Employers with three or fewer workers and those claiming hardship under the law may apply to the city Human Service and Parks Commission for an exemption.

Fine of $100

Fines for violating the law would be $100 for the first offense, $200 for a second violation within one year and $500 for each additional violation within a year.

By a 3-2 vote, with Mayor Paul A. Netzel and Councilman Paul A. Jacobs opposed, the council took out a section of the law that required employers to set aside at least 30% of an employee cafeteria or lunchroom for non-smokers.

Netzel said that he favored requiring employers to set aside up to 50% of employee cafeterias as non-smoking "to provide equal emphasis for non-smokers'

Under the proposed ordinance, employers would poll workers each year to determine the size of smoking and non-smoking sections of employee dining rooms.

Restaurant owners will be required to provide seating for nonsmokers only "as shall satisfy public requests."


Human Services and Park Commission member Andrew Weissman, a Culver City attorney who helped draft the proposed ordinance, said that the commission decided against setting non-smoking requirements for restaurants in favor of allowing owners to decide for themselves how many of their customers want to be seated in non-smoking sections.

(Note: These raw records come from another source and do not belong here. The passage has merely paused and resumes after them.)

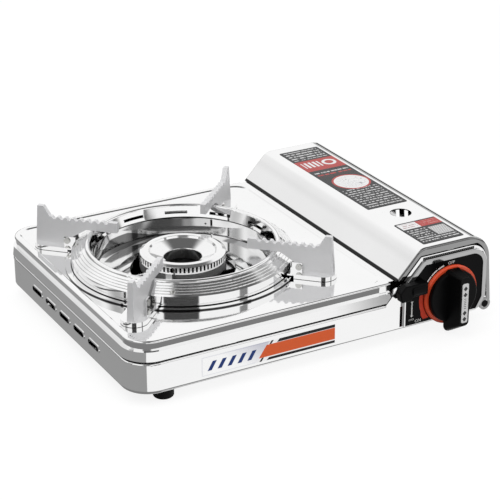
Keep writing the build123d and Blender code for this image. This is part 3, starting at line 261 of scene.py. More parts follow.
COMB_SPAN = (266.0, 318.0)
COMB_PITCH = 1.9
COMB_SLANT = 0.6
# Painted shade on the inside of the case behind the louvres.
LOUVRE_DEPTHS = (0.9, 40.0)         # inside of the case behind the louvres, in x and y
LOUVRE_SPAN = (12.0, 250.0)
# Painted reflections on the panel frame: its grey face, and a dark line beside its left bar.
BEZEL_FACE = -3.25
BEZEL_BRIGHT_CORNER = 238.0         # sum of x and z where the grey face begins
BEZEL_REFLECTION_LINE = (249.2, 250.6)
BEZEL_REFLECTION_LINE_TOP = -16.0


def ring_tone(tree, x, y, z):
    """Trivet ring: painted shade, as dark lines along the foot of its wall and under its edge."""
    radius = distance(tree, x, y, BURNER)
    at_foot = within(tree, z, *RING_FOOT_SHADE_HEIGHTS, soft=0.1)
    foot_shade = times(tree, at_foot, within(tree, radius, *RING_FOOT_SHADE_RADII, soft=0.1))
    hem_shade = times(tree, rise(tree, radius, RING_HEM_SHADE_RADIUS, soft=0.1), fall(tree, z, RING_HEM_SHADE_TOP))
    return times(tree, lean(tree, foot_shade, tone=0.06), lean(tree, hem_shade, tone=0.1))


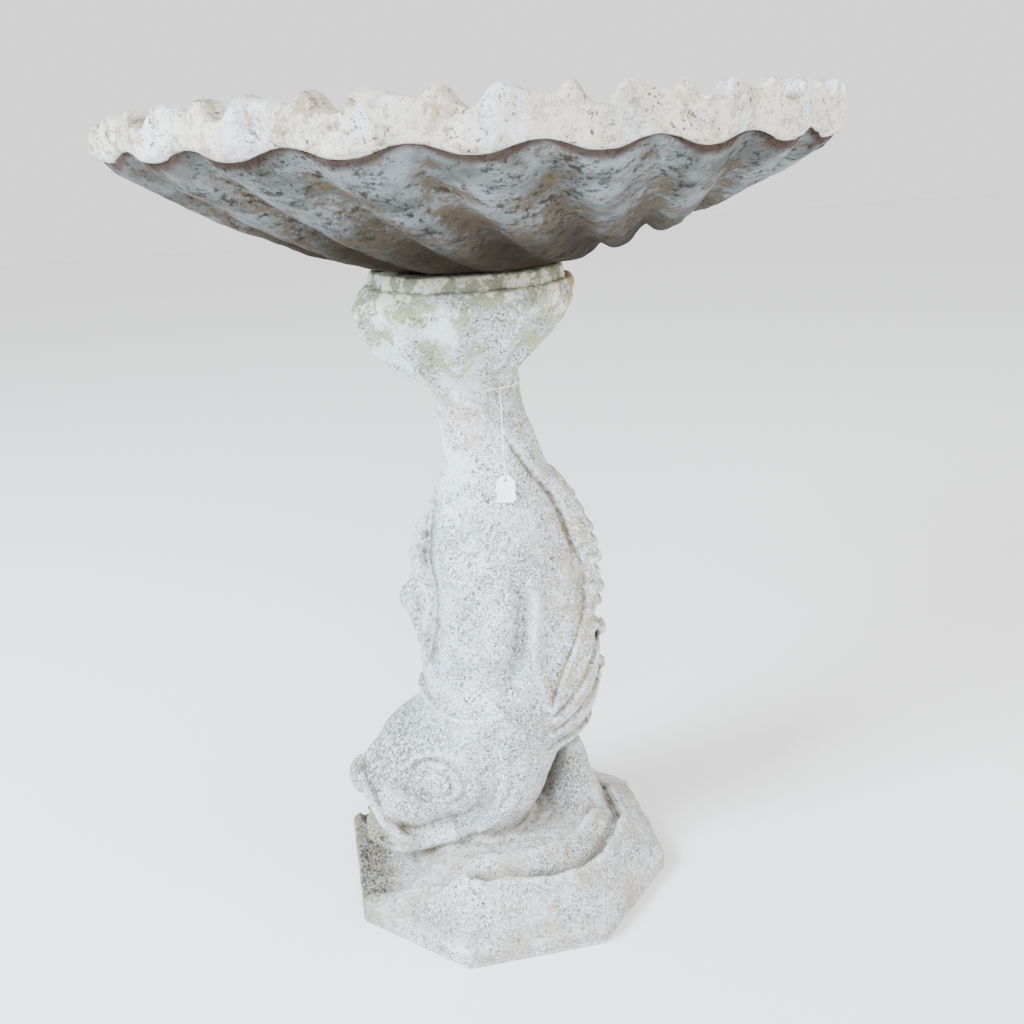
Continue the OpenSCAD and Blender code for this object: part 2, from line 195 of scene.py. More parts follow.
def denser(points, times):
    """Points between the points of a route, for a smoother tube."""
    fine = [a.lerp(b, k / times) for a, b in zip(points[:-1], points[1:]) for k in range(times)]
    return fine + [points[-1]]


# %% Paper tag
CARD = dict(w=16.5, h=24.0, t=0.5, clip=5.0, hole_in=4.0, hole_r=1.5)
TINY, SLACK = 1e-9, 1e-6


def tag_outline():
    """The card's edge, from the bottom left, with its upper corners clipped."""
    w, h, clip = CARD["w"] / 2, CARD["h"], CARD["clip"]
    return [(-w, 0), (w, 0), (w, h - clip), (w - clip, h), (clip - w, h), (-w, h - clip)]


def distance_to_side(start, ray, a, b):
    """How far a ray goes before it meets the straight side from a to b."""
    side = (b[0] - a[0], b[1] - a[1])
    cross = ray[0] * side[1] - ray[1] * side[0]
    if abs(cross) < TINY:
        return 1 / TINY
    gap = (a[0] - start[0], a[1] - start[1])
    along = (gap[0] * side[1] - gap[1] * side[0]) / cross
    place = (gap[0] * ray[1] - gap[1] * ray[0]) / cross
    return along if along > 0 and abs(place - 0.5) <= 0.5 + SLACK else 1 / TINY


def tag_points(sides=48):
    """An outer ring and a ring round the hole, one point of each for every direction."""
    centre = (0.0, CARD["h"] - CARD["hole_in"])
    outline = tag_outline()
    outer, hole = [], []
    for k in range(sides):
        angle = 2 * math.pi * (k + 0.5) / sides
        ray = (math.cos(angle), math.sin(angle))
        edges = zip(outline, outline[1:] + outline[:1])
        reach = min(distance_to_side(centre, ray, a, b) for a, b in edges)
        outer.append((centre[0] + ray[0] * reach, centre[1] + ray[1] * reach))
        hole.append((centre[0] + ray[0] * CARD["hole_r"], centre[1] + ray[1] * CARD["hole_r"]))
    return outer, hole


def make_tag():
    """The card: rings from the hole out to the edge, on a front and a back face, slightly curled."""
    outer, hole = tag_points()
    sides, rings = len(outer), 7
    points, faces = [], []
    for face in (0, 1):
        for ring in range(rings):
            share = ring / (rings - 1)
            for a, b in zip(hole, outer):
                x, z = a[0] + share * (b[0] - a[0]), a[1] + share * (b[1] - a[1])
                curl = 0.6 * (x / 8) ** 2 + 0.5 * max(0, (12 - z) / 12) ** 2
                drop = z - THREAD_DROP / MM + CARD["hole_in"] - CARD["h"]
                points.append((x, 0.65 + CARD["t"] * face - curl, drop))
    for ring in range(rings - 1):
        for k in range(sides):
            a, b = ring * sides + k, ring * sides + (k + 1) % sides
            faces.append((a, b, b + sides, a + sides))
            shift = rings * sides
            faces.append((a + shift, a + sides + shift, b + sides + shift, b + shift))
    for k in range(sides):
        n, back = (k + 1) % sides, rings * sides
        faces.append((k, k + back, n + back, n))
        edge = (rings - 1) * sides
        faces.append((edge + k, edge + n, edge + n + back, edge + k + back))
    return piece("paper_tag", [tuple((hang @ (Vector(point) * MM)) / MM) for point in points], faces,
                 "swing_tag", smooth=False)


thread = tube("hanging_thread", denser(route, 10), THREAD_D, "swing_tag", twist=0.5)
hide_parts("tag_thread")
tag = make_tag()
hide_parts("tag_card")

# %% [markdown]
# The other end of the thread goes once round the neck, in the crease under the tail, and is tied in
# a small knot with two turns and a cut end.

# %% Loop and knot
loop_low, loop_high = (Vector(corner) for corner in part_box("thread_loop"))
loop_mid = (loop_low + loop_high) / 2
neck_turn = Matrix.Rotation(FISH_TURN, 3, "Z")
LOOP_R, LOOP_SQUASH = 0.0398, 0.0030
loop_centre = Vector((0.001, 0, loop_mid.z))


def loop_point(angle):
    flat = Vector((LOOP_R * math.cos(angle), (LOOP_R - LOOP_SQUASH) * math.sin(angle),
                   -MM * math.sin(angle)))
    return neck_turn @ (loop_centre + flat)


LOOP_POINTS, LOOP_TWISTS = 160, 8
loop_points = [loop_point(2 * math.pi * k / LOOP_POINTS) for k in range(LOOP_POINTS)]
loop = tube("neck_loop", loop_points, THREAD_D, "pedestal",
            twist=2 * math.pi * LOOP_TWISTS / LOOP_POINTS, closed=True)
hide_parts("thread_loop")


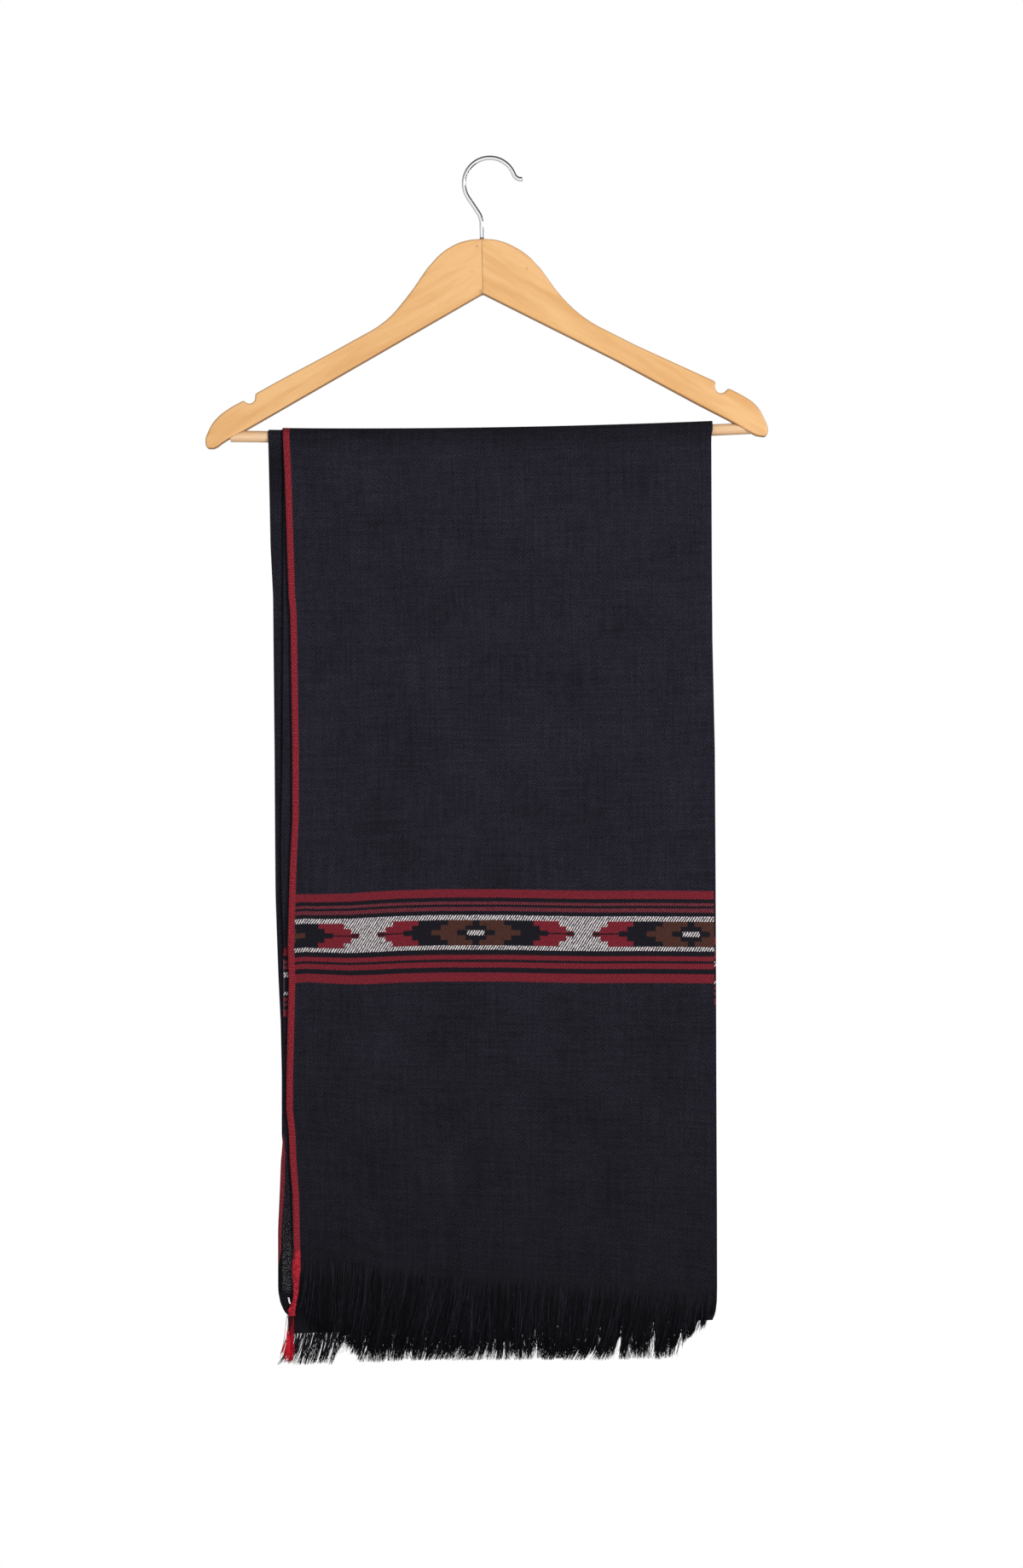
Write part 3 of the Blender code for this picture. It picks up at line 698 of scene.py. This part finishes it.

Brundo said that while he favored requiring employers to provide space for non-smokers in employee lunchrooms, he opposed the idea of requiring restaurants to provide a set number of tables for non-smoking patrons.

"I believe a business is a bit different" from an employee cafeteria, he said. "I would hate to see a small restaurant with four booths or five booths . . . to have to devote half of that seating to nonsmokers, if in fact the majority of people attending that restaurant were smokers. I think it's unfair."

Representatives of the American Lung Assn. and Americans for Nonsmokers Rights spoke in favor of the new law.

Walt Bilofsky, a board member of the California chapter of American for Nonsmokers Rights, said that the law "is not the strongest I have ever seen but it is comprehensive. It covers almost all of the public places, places of employment that such ordinances generally address and I think it affords reasonable protection to nonsmokers in the workplace and public places."